Cuban Cigar Stores
Introduction
Finding online cigar stores that can sell cigars is a straightforward and easy thing to do. However, finding duty free cigar stores as reputable and reliable as the major High Street ones, such as this website, can be more difficult. A cigar store should be more than just somewhere that you can buy cigars from; it should be an experience that helps you to fully appreciate the whole experience that you’re buying into, as well as being able to recommend products to you. After all, if you’re buying a box of Cuban cigars for a few hundred dollars you should quite rightly expect a more sophisticated service than if you were to buy just a carton of cigarettes.
World famous cigar stores

Dunhill Cigars Store
Some of these cigar stores have outlets all over the world – and whether you’re in Amsterdam or Auckland, Buenos Aries or Beirut etc, you’ll be sure to find a top quality cigar store in one of the major shopping districts for that city. One name that is synonymous with style and fine cigars is, of course, Alfred Dunhill. Its London Cigar store is on Jermyn Street, in the St James district – which is also famed for high class tailoring and jewelers. This is not a place where visitors are rushed into making a purchase; the humidor upstairs also has seating arranged rather like a reading room, in which you can also inspect the cigars on offer. Nearby on St James’s Street is the Davidoff cigar store, another of the truly great names in cigars. Davidoff is based in Geneva, Switzerland, where they have had a cigar store since 1912.
Davidoff is also renowned for not only selling fine and aged cigars, but also the Cuaba smoking hat. You can find Dunhill and Davidoff stores all over the world, including places like the Ginza in Tokyo. Famous cigar stores in the USA include – Angelo and Maxies’s Cigar store on Park Avenue South, New York; whilst the J&R Tobacco store on Broadway is another of the top cigar stores to visit here. Meanwhile if you’re in the capitol city of the USA, Washington DC, I suppose you’d have to visit what claims to be the world’s largest cigar store – JR Cigar on L Street NW. However, many folk might prefer something a little more intimate such as President Cigars, who have an outlet on Union Station.

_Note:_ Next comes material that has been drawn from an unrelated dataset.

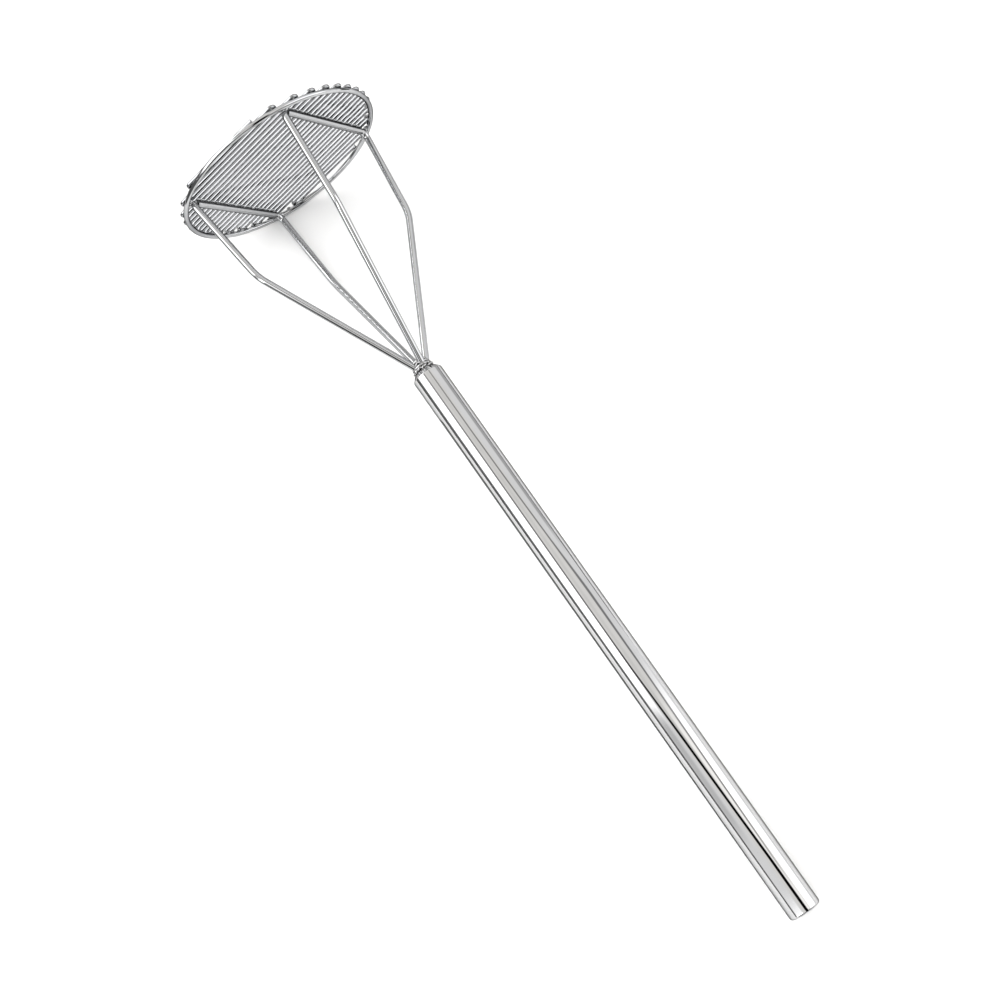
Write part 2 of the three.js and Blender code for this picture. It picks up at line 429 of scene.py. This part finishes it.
def makeWeld(place):
    # rows of overlapping dimes of weld metal, melted into one bead
    shake = random.Random(tool["seed"] + 1)
    bm = bmesh.new()
    outer = bundleRadius + weld["standOut"]
    rowPitch = weld["visibleLength"] / weld["rows"]
    for row in range(weld["rows"]):
        x = weldStart - rowPitch * (row + 0.4)
        rowOuter = outer - weld["rowTaper"] * row
        for k in range(weld["dimes"]):
            angle = 2 * math.pi * (k + 0.5 * (row % 2) + shake.uniform(-0.24, 0.24)) / weld["dimes"]
            thick = weld["dimeThickness"] + shake.uniform(-0.3, 0.35)
            tilt = Matrix.Rotation(shake.uniform(-0.5, 0.5), 4, "Z")
            turn = Matrix.Rotation(angle, 4, "X") @ tilt
            drift = Vector((x + shake.uniform(-0.25, 0.25), 0, 0))
            centre = turn @ Vector((0, 0, rowOuter - thick)) + drift
            halfLength = rowPitch * 0.52 + shake.uniform(-0.1, 0.1)
            blob(bm, centre, (halfLength, weld["dimeWidth"], thick), turn, detail=3)
    # a core over each rod, so that the rows have no hollow behind them
    for sign in (-1, 1):
        for side in (-1, 1):
            centre = Vector((weldStart - weld["length"] * 0.55, 0.92 * side * bundleOffset,
                             0.92 * sign * bundleOffset))
            blob(bm, centre, (weld["length"] * 0.62, weld["core"], weld["core"]), detail=3)
    obj = meshObject("neckWeld", meshFrom(bm, "neckWeld"))
    melt = obj.modifiers.new("melt", "REMESH")
    melt.mode = "VOXEL"
    melt.voxel_size = weld["voxel"]
    soften = obj.modifiers.new("soften", "SMOOTH")
    soften.iterations = 2
    soften.factor = 0.5
    bpy.context.view_layer.update()
    evaluated = obj.evaluated_get(bpy.context.evaluated_depsgraph_get())
    bead = bpy.data.meshes.new_from_object(evaluated)
    bpy.data.objects.remove(obj)
    bead.name = "neckWeld"
    for polygon in bead.polygons:
        polygon.use_smooth = True
    bead.transform(place)
    return meshObject("neckWeld", bead)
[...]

Private clubs and cigar stores
Both in the USA and world-wide many private clubs are well known and respected for the choice in cigars they can offer their members, not to mention the refined atmospheres in which you can smoke them. Worthy of particular mention here is the Havana Rooms; with premises in New York and Beverley Hills. Although not strictly a cigar store they do have the very finest cigars on sale to their members. However, it is their humidors which really set the Havana Rooms apart from many Cuban cigar stores and the other similarly sophisticated clubs. At 15 inches by 15 inches and 24 inches deep, each member’s humidor has plenty of room for several Gran Corona; however, the sight of 650 of them in a glass enclosed humidor vault – is indeed a sight to behold.
Cigar store Indians
In the USA the sight of a Cigar Store Indian figure, a caricature of the American natives, was readily associated with stores selling all manner of tobacco products. It was, of course, the Native Americans that introduced tobacco to the early European explorers; which made tobacco products one of the first American trade commodities back to Europe in the 16th century. The first Cigar store Indians were made to advertise the fact that tobacco products were on sale inside a shop or store back in Europe; and were in actual fact crude representations of the indigenous Americans.
Being thousands of miles away and a race that no one had seen, they were often portrayed in what would now be considered overtly racist tones. By the 1800s the sights of Cigar Store Indians in Europe were declining but it was around this time that it was taken back to America, with the ever increasing waves of immigrants from Europe. The same as in Europe, it became a form of advertising to a largely illiterate population that tobacco and cigars were on sale inside the store. By the beginning of the 20th century, as more of the population became educated and urbanized, the use of Cigar store Indians outside shops and stores declined, and the figures were gradually moved indoors or disposed of. As the 20th century progressed and cultural awareness developed the use of Cigar store Indians became increasingly less acceptable until today, when they are really only ever seen in museums or as historic relics inside stores with an explanation as to their former use.